3. Even though the husband had been proceeded ex parte, the Guardian Judge has reiterated visitation rights of the Petitioner in the Final Order. The effect of this is that every weekend is spent by Shivangi with her father which is likely to cause an imbalance. Since this arrangement has not been appealed against, I refrain from making any observations on its appropriateness as a permanent arrangement. Mindful of the fact that in custody matters the Court usually does not feel the constraints of procedural restraints, counsel for the Petitioner had been asked by the Court whether the entire custody question should be reviewed, in the exercise of parens patriae powers and duties. Counsel however declined this offer and asked for the case to be remanded.
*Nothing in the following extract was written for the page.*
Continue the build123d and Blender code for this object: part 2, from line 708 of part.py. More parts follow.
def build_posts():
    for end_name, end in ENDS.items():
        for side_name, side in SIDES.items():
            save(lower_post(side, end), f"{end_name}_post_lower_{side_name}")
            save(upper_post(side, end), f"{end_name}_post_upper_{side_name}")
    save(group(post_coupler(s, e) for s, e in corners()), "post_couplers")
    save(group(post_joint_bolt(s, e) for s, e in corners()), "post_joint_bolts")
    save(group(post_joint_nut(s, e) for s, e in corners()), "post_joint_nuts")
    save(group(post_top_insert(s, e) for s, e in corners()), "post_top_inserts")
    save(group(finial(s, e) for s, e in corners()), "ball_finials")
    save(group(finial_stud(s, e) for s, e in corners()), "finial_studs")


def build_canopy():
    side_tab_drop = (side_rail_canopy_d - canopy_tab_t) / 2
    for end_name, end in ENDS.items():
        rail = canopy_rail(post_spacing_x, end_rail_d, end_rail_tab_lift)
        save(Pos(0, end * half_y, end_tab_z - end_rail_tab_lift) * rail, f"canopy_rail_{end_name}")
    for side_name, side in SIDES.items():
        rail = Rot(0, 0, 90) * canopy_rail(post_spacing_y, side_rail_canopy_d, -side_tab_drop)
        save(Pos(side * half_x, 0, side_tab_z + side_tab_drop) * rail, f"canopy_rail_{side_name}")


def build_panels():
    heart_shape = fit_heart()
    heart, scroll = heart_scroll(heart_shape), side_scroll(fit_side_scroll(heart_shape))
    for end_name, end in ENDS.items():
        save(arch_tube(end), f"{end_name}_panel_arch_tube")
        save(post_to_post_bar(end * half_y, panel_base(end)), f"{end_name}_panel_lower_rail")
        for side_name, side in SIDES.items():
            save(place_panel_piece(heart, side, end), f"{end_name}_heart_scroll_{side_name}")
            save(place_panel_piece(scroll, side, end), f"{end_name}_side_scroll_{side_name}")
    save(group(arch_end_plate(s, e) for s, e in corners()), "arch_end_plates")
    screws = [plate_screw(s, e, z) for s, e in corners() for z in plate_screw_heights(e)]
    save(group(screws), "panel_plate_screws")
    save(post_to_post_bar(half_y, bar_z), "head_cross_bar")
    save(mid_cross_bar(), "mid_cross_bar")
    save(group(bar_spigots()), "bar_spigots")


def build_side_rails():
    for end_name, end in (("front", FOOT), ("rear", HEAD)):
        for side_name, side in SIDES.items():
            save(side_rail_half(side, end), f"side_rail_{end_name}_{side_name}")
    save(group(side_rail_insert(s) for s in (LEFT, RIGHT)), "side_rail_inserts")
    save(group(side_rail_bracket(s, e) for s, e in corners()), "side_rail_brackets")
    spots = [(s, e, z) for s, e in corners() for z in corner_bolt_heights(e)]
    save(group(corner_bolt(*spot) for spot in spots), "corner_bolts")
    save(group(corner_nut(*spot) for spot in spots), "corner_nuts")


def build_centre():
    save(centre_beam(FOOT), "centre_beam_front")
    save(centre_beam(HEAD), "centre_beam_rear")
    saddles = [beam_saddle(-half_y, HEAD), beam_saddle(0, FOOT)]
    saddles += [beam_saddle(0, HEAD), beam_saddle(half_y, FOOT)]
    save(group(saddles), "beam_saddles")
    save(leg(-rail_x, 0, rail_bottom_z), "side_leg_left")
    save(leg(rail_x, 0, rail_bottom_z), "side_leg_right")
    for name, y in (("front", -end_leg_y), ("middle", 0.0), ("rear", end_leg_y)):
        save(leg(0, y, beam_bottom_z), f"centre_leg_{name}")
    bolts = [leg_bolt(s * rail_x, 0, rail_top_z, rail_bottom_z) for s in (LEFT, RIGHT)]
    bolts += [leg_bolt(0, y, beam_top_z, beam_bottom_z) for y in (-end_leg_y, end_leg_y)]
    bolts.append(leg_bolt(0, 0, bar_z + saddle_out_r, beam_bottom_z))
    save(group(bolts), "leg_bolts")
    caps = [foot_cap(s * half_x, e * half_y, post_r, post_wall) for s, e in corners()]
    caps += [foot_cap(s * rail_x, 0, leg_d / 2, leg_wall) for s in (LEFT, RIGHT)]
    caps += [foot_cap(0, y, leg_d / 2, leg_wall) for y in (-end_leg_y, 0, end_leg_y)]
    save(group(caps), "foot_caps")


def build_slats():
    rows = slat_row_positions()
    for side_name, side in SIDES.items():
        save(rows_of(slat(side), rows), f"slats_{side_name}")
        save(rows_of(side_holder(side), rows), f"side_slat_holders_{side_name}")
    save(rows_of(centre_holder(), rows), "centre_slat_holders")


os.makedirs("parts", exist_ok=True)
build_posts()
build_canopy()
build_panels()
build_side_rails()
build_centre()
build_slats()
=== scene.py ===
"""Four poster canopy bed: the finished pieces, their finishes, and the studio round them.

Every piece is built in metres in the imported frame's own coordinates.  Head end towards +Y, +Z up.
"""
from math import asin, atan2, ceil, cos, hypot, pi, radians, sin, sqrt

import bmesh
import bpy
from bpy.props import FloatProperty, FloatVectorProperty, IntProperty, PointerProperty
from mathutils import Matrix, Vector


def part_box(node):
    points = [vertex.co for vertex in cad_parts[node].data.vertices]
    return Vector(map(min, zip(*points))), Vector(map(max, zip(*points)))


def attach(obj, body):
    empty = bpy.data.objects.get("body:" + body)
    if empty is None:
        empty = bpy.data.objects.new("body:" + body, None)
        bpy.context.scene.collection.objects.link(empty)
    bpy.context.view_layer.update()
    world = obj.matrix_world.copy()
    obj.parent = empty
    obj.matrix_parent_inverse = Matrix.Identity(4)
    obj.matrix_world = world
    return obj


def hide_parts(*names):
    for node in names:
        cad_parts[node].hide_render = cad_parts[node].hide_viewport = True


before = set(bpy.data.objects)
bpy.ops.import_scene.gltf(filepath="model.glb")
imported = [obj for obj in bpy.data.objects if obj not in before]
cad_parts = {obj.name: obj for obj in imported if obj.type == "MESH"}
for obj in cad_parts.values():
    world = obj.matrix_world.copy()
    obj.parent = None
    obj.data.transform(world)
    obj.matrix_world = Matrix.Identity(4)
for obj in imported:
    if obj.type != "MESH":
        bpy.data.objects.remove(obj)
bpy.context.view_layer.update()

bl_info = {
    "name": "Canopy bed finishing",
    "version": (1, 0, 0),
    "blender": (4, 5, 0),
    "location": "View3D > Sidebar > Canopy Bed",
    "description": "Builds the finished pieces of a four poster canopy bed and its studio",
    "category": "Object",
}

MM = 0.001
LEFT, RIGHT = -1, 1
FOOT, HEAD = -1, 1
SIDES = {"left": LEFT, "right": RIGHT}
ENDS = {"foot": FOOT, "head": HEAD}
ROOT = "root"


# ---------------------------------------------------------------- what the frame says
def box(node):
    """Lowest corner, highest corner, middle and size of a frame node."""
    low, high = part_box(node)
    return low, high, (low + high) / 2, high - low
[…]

The Court cannot also ignore the fact that the Respondent/mother has not appealed against the Judgment of the Guardian Judge. Hence the Court should refrain from traversing the path of Review.
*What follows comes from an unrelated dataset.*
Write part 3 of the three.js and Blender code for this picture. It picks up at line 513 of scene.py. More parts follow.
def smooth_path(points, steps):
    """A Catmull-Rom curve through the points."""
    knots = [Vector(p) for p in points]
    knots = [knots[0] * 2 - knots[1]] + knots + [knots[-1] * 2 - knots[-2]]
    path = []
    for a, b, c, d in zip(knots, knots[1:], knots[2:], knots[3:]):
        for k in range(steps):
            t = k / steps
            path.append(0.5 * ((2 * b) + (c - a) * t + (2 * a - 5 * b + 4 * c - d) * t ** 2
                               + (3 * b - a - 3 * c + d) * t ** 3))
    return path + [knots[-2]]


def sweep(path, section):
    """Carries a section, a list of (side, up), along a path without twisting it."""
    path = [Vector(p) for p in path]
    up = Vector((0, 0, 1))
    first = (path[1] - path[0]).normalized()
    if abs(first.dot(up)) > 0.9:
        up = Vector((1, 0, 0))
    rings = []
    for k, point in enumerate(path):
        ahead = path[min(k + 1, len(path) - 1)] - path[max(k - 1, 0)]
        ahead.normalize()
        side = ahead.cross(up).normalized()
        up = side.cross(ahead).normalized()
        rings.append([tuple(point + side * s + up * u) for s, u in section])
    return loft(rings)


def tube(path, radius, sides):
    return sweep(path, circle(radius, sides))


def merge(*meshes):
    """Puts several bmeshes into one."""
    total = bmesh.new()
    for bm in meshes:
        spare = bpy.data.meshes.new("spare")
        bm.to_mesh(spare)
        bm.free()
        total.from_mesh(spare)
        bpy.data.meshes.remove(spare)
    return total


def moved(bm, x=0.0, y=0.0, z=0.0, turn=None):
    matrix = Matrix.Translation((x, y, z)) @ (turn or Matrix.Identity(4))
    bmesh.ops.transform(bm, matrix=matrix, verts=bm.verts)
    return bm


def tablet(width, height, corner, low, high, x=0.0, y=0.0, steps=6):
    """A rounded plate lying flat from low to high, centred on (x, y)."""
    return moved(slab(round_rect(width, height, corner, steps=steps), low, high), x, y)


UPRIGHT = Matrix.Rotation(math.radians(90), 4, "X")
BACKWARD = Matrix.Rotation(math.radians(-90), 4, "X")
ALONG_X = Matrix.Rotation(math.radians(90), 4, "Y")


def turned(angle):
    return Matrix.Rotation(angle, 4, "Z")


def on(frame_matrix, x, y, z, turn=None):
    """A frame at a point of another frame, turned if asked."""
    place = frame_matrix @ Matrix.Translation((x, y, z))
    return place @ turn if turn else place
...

4. At the threshold counsel for the Respondent wife had taken an objection to the maintainability of this Revision Petition on the grounds that an Appeal ought to have been filed against it. This is evident from a conjoint reading of Order XLIII (d) and Section 47(c) of the Guardian and Wards Act, 1890, this Revision is, therefore, is not maintainable. The period for filing an Appeal expired in September, 2002 whereas this Revision has been filed on 17th December, 2002.
5. Even on merits, keeping in view the narration of the proceedings before the Guardian Judge, I find no error in the exercise of jurisdiction by the Guardian Judge. The Petitioner appears to have been watching the proceedings, with the intent of causing delay. No assistance can be taken from the decision of the Hon’ble Supreme Court in Yallawwa (Smt.) v. Shantavva (Smt.), , since the factual matrix in the cases are entirely disparate. The factum of service or knowledge was in doubt keeping the illiteracy of the wife in perspective, as well as the death of the Petitioner husband. What is of significance is that the Apex Court had itself taken note of the fact that the ex-parte decree was appealable under Section 28 of the Hindu Marriage Act and Order 43 Rule 1(d) of CPC. The Petitioner before this Court is an Advocate, who had complete knowledge of the pendency of the proceedings.
6. The Revision Petition is dismissed with costs of Rs. 5,000/-. All interim Orders are recalled.